Aletheia takes time. More specifically, this disclosure to truth, this goal that engages us, takes absurd time, so that when it opens, we must be ready. This is what is meant by the appearance of inspirations: it does not start with the coming of the moment, it starts rather with its hindrance and requires such to be opened and to allow itself to be seduced by the moment. The finishing line of the shepherd then in the words “I’m coming, Fatima” is not an inspiration to be limited by a further clearing: quite the opposite, it is already the inspiration after he has found the clearing, his aletheia, in which no further limit can prevail.

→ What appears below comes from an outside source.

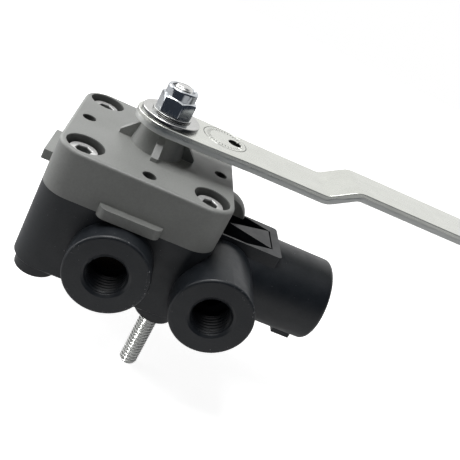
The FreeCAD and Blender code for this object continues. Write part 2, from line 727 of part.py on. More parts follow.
def lock_nut():
    """A hexagonal nut with chamfered corners and a round collar that holds the locking insert."""
    nut = hexagon(NUT_FLATS, at(0, 0, small_washer_top), at(0, 0, nut_top), NUT_TURN)
    corner = NUT_FLATS / sqrt(3)
    face = NUT_FLATS / 2 - NUT_FACE_INSET
    bottom = small_washer_top + NUT_CHAMFER
    top = nut_top - NUT_CHAMFER
    trim = rod(corner, at(0, 0, bottom), at(0, 0, top)).multiFuse([
        cone(face, corner, at(0, 0, small_washer_top), at(0, 0, bottom)),
        cone(corner, face, at(0, 0, top), at(0, 0, nut_top)),
    ])
    collar = rod(COLLAR_RADIUS, at(0, 0, bottom), at(0, 0, collar_top))
    collar = collar.makeChamfer(COLLAR_CRIMP, edges_in_plane(collar, Z, collar_top))
    bore = rod(SHAFT_THREAD_RADIUS + RUNNING_GAP, at(0, 0, small_washer_top), at(0, 0, collar_top))
    mouth = rod(COLLAR_RADIUS - COLLAR_CRIMP - COLLAR_LIP, at(0, 0, nut_top), at(0, 0, collar_top))
    return nut.common(trim).fuse(collar).cut([bore, mouth, nut_insert_space()])


def nut_insert():
    return nut_insert_space().cut(rod(SHAFT_THREAD_RADIUS + RUNNING_GAP, at(0, 0, nut_top - NUT_HEIGHT),
                                      at(0, 0, collar_top)))


# Plunger in the body, driven by the crank pin

def seal_groove(x, radius):
    """The groove round a piston or plunger that holds its seal."""
    side = SEAL_WIDTH / 2 + SEAL_GROOVE_GAP
    floor = radius - SEAL_HEIGHT - SEAL_FLOOR_GAP
    return tube(radius + SEAL_HEIGHT, floor, on_valve_axis(x - side), on_valve_axis(x + side))


def seal(x, radius):
    """A square-section seal that fills its groove up to the piston's own radius."""
    side = SEAL_WIDTH / 2
    return tube(radius, radius - SEAL_HEIGHT, on_valve_axis(x - side), on_valve_axis(x + side))


def plunger():
    spool = rod(plunger_radius, on_valve_axis(-PLUNGER_LENGTH / 2), on_valve_axis(PLUNGER_LENGTH / 2))
    side = PIN_RADIUS + PIN_PLAY
    slot = box(-side, side, VALVE_AXIS_Y - plunger_radius, VALVE_AXIS_Y + plunger_radius,
               pin_bottom - PIN_END_GAP, port_axis_z + plunger_radius)
    return spool.cut([slot] + [seal_groove(x, plunger_radius) for x in (-plunger_seal_x, plunger_seal_x)])


def plunger_seals():
    return Part.makeCompound([seal(x, plunger_radius) for x in (-plunger_seal_x, plunger_seal_x)])


def bore_plug():
    """The plug that closes the plunger's bore in the left wall, with a hexagon socket."""
    plug = rod(BORE_PLUG_RADIUS - PRESS_GAP, on_valve_axis(-half), on_valve_axis(plunger_bore_start))
    socket_floor = on_valve_axis(-half + BORE_PLUG_SOCKET_DEPTH)
    return plug.cut(hexagon(BORE_PLUG_SOCKET_FLATS, on_valve_axis(-half), socket_floor))


# Inlet check valve

def inlet_filter():
    return rod(FILTER_RADIUS - PRESS_GAP, on_port_axis(0, port_bore_end), on_port_axis(0, check_start))


def check_seat():
    return tube(CHECK_CHAMBER_RADIUS - PRESS_GAP, CHECK_SEAT_HOLE, on_port_axis(0, check_start),
                on_port_axis(0, check_start + CHECK_SEAT_THICKNESS))


def check_poppet():
    """A flat disc with a spigot that centres its spring."""
    shoulder = check_face + CHECK_POPPET_THICKNESS
    disc = rod(CHECK_CHAMBER_RADIUS - SLIDING_GAP, on_port_axis(0, check_face), on_port_axis(0, shoulder))
    return disc.fuse(rod(CHECK_SPIGOT_RADIUS, on_port_axis(0, shoulder),
                         on_port_axis(0, shoulder + CHECK_SPIGOT_LENGTH)))


def check_spring():
    return spring(CHECK_SPRING_RADIUS, on_port_axis(0, check_end),
                  on_port_axis(0, check_face + CHECK_POPPET_THICKNESS))


# Dump valve

def dump_piston():
    disc = rod(piston_radius, on_valve_axis(piston_front), on_valve_axis(piston_back))
    stem = rod(PASSAGE_RADIUS - SLIDING_GAP, on_valve_axis(stem_end), on_valve_axis(piston_front))
    return disc.fuse(stem).cut(seal_groove(piston_middle, piston_radius))


def dump_piston_seal():
    return seal(piston_middle, piston_radius)


def dump_spring():
    return spring(DUMP_SPRING_RADIUS, on_valve_axis(dump_chamber_start), on_valve_axis(piston_front))


def dump_end_cap():
    """The plug of the dump cylinder, with the pilot port in its outer face."""
    radius = END_CAP_RADIUS - PRESS_GAP
    cap = rod(radius, on_valve_axis(dump_chamber_end), on_valve_axis(end_cap_face))
    bore_floor = end_cap_face - PILOT_BORE_DEPTH
    return cap.cut([
        rod(PILOT_HOLE_RADIUS, on_valve_axis(dump_chamber_end), on_valve_axis(end_cap_face)),
        rod(PORT_BORE_RADIUS, on_valve_axis(bore_floor), on_valve_axis(end_cap_face)),
        cone(PORT_BORE_RADIUS, PORT_MOUTH_RADIUS, on_valve_axis(end_cap_face - PORT_MOUTH_DEPTH),
             on_valve_axis(end_cap_face)),
        seal_groove(end_cap_middle, radius),
    ])


def end_cap_seal():
    return seal(end_cap_middle, END_CAP_RADIUS - PRESS_GAP)


def retaining_ring():
    """An open spring ring in its groove, which holds the end cap."""
    end = end_cap_face + RETAINING_RING_THICKNESS
    outer = END_CAP_RADIUS + RETAINING_RING_DEPTH - PRESS_GAP
    inner = END_CAP_RADIUS - RETAINING_RING_WIDTH
    band = tube(outer, inner, on_valve_axis(end_cap_face), on_valve_axis(end))
    side = RETAINING_RING_OPENING / 2
    return band.cut(box(end_cap_face, end, VALVE_AXIS_Y - side, VALVE_AXIS_Y + side, port_axis_z,
                        port_axis_z + DUMP_RADIUS))


# Seals and exhaust

def cap_seal():
    return tube(CAP_SEAL_RADIUS + CAP_SEAL_WIDTH / 2, CAP_SEAL_RADIUS - CAP_SEAL_WIDTH / 2,
                at(0, 0, split_z - CAP_SEAL_HEIGHT), at(0, 0, split_z))


def exhaust_flap():
    return tube(FLAP_RADIUS, RETAINER_STEM_RADIUS, at(0, 0, flap_bottom), at(0, 0, exhaust_roof))


def flap_retainer():
    head = rod(RETAINER_HEAD_RADIUS, at(0, 0, flap_bottom - RETAINER_HEAD_HEIGHT), at(0, 0, flap_bottom))
    return head.fuse(rod(RETAINER_STEM_RADIUS, at(0, 0, flap_bottom), at(0, 0, stem_hole_top)))


PIECES = [
    cap_housing, valve_body, cap_screws, thread_inserts, mounting_studs, cap_seal,
    lever_shaft, shaft_bushing, shaft_seal, thrust_washer,
    lever_arm, flat_washer, small_washer, lock_nut, nut_insert,
    plunger, plunger_seals, bore_plug,
    inlet_filter, check_seat, check_poppet, check_spring,
    dump_piston, dump_piston_seal, dump_spring, dump_end_cap, end_cap_seal, retaining_ring,
    exhaust_flap, flap_retainer,
]

os.makedirs("parts", exist_ok=True)
for piece in PIECES:
    shape = piece()
    print(piece.__name__, len(shape.Solids), "solids", round(shape.Volume, 1), "mm3 valid", shape.isValid())
    shape.exportStep("parts/" + piece.__name__ + ".step")
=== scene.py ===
# %% [markdown]
# A leveling valve keeps a truck or trailer at its ride height. Its lever follows the axle, turns a shaft in the
# housing, and lets air into or out of the springs. The housing is a grey moulded cap on a black moulded body. The
# lever, nut, washers, screws and studs are zinc-plated steel.
#
# The solids come packed from the CAD step, one mesh for each node, already in place and at real size in metres.
# This lesson gives them their finish, swaps a few for pieces with finer detail, and sets the light and the camera.

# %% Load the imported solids
from math import atan2, cos, pi, radians, sin
import bmesh
import bpy
from mathutils import Matrix, Quaternion, Vector


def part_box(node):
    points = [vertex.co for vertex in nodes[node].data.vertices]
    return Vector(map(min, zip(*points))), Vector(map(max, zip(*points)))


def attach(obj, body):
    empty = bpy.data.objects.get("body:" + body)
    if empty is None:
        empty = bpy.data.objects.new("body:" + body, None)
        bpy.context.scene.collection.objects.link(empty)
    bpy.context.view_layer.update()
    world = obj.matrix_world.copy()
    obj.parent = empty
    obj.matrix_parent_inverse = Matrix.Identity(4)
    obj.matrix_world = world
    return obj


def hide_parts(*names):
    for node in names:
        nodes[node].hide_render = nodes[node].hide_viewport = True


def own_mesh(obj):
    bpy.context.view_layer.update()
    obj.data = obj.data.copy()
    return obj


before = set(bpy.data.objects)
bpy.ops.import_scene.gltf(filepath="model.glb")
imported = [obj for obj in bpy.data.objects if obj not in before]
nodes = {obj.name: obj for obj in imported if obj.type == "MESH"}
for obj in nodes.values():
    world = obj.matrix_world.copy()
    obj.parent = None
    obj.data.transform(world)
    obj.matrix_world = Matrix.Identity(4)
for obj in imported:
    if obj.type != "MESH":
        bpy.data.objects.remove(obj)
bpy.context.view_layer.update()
MM = 0.001

# %% [markdown]
# The camera comes first, because every later choice is judged through it. The photograph was taken from close by,
# so its perspective is strong: the near port looks much larger than the far end of the lever. The place and the
# lens were worked out from the cap's four screws, the ports and the lever. The picture is turned by about 27
# degrees, which is the roll below, and shifted, because the photograph is a part of a larger frame.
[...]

Truth – and the ancients were right in pointing out this picture – is something out there: it calls us and it wants our coming. Even in modernity’s standards, meaning as a modern criterion to truth is also outside the eudemonic simulacrum. But even in its externality, it does not, however, leave one’s personal clearing behind, as what is also proposed by the Easterners with the existence of inner truth. Instead, truth charms its way as an inspiration until we learn to clear our way to our own inner truth. It remains double-layered. In this two-sided sense, people will persist in coming and going, finding truth in all the angles of reality. At most, the people who left gave us some truth to continue going. The people who come and go give us a little something to face what’s up ahead and it can either break or inspire.

Coming close to what inspires us is exciting. The future becomes enticing and further revelations are there to back the practical decisions we allow ourselves to direct us. The time to discover this truth lies in the rarity of the moment, but the revolutionary agency for this moment to come true lies in the direction set forth for us by truth itself. When the moment of clarity appears, we recede back to the time when there was only a simple truth to pursue, when we finally understand the meaning of the things we need in this life.